Saturday, August 4, 2018

Section 7 - Rudder (trimming; initial assembly; drilling trailing wedge)

The rudder is making the vertical stabilizer seem like child's play.  Lots of little parts that all need to be separated and trimmed down to their final shapes.  Skins are VERY thin (0.016") and feel like they will bend/break when I move them around.  Tons of rivets in the skin as well as lots of LP4-3 (and other) blind rivets to zip the entire assembly together.  Amazing engineering though; I like the lead weight used as a counter balance.  For those of you, whom have flown an RV, that smooth feel of the control surfaces is due in large part to well-matched counterweights.

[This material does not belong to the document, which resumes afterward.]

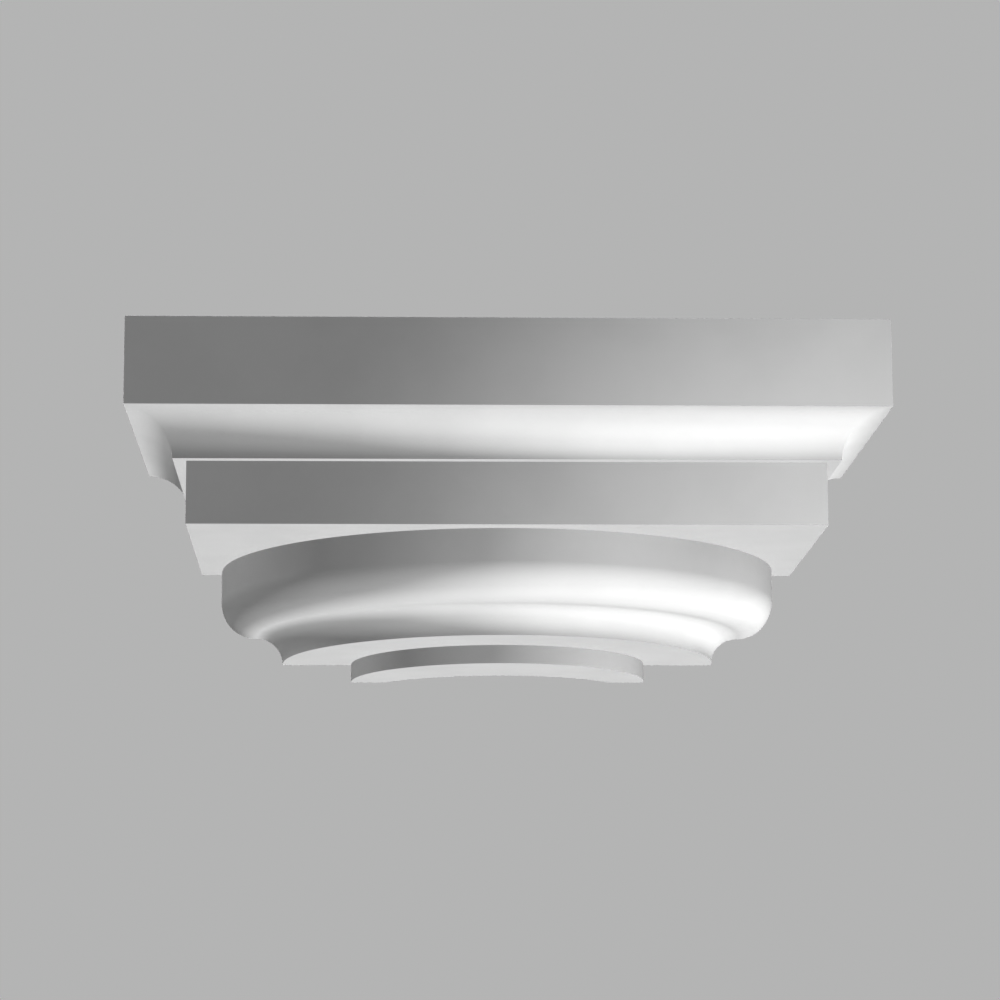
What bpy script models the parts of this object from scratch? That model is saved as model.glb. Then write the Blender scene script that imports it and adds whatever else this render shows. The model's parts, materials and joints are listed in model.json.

A few pictures from this part of the build are below.






I hear the trailing edge is a real issue; here it is all clecoed, ready for final drilling.  I used a #40 straight fluted reamer instead of a #40 drill bit, since all I wanted to do was enlarge the holes.  Sometimes the #40 bit is too aggressive, and the trailing edge wedge is del-i-cate!


Yup, FAA ... it's me doing the work:


Such a shame to have to uncleco everything ... next steps were to deburr all the friggin' holes in the skins (not shown) AND these parts, and then dimpled the skins.  That's a lot of dimples!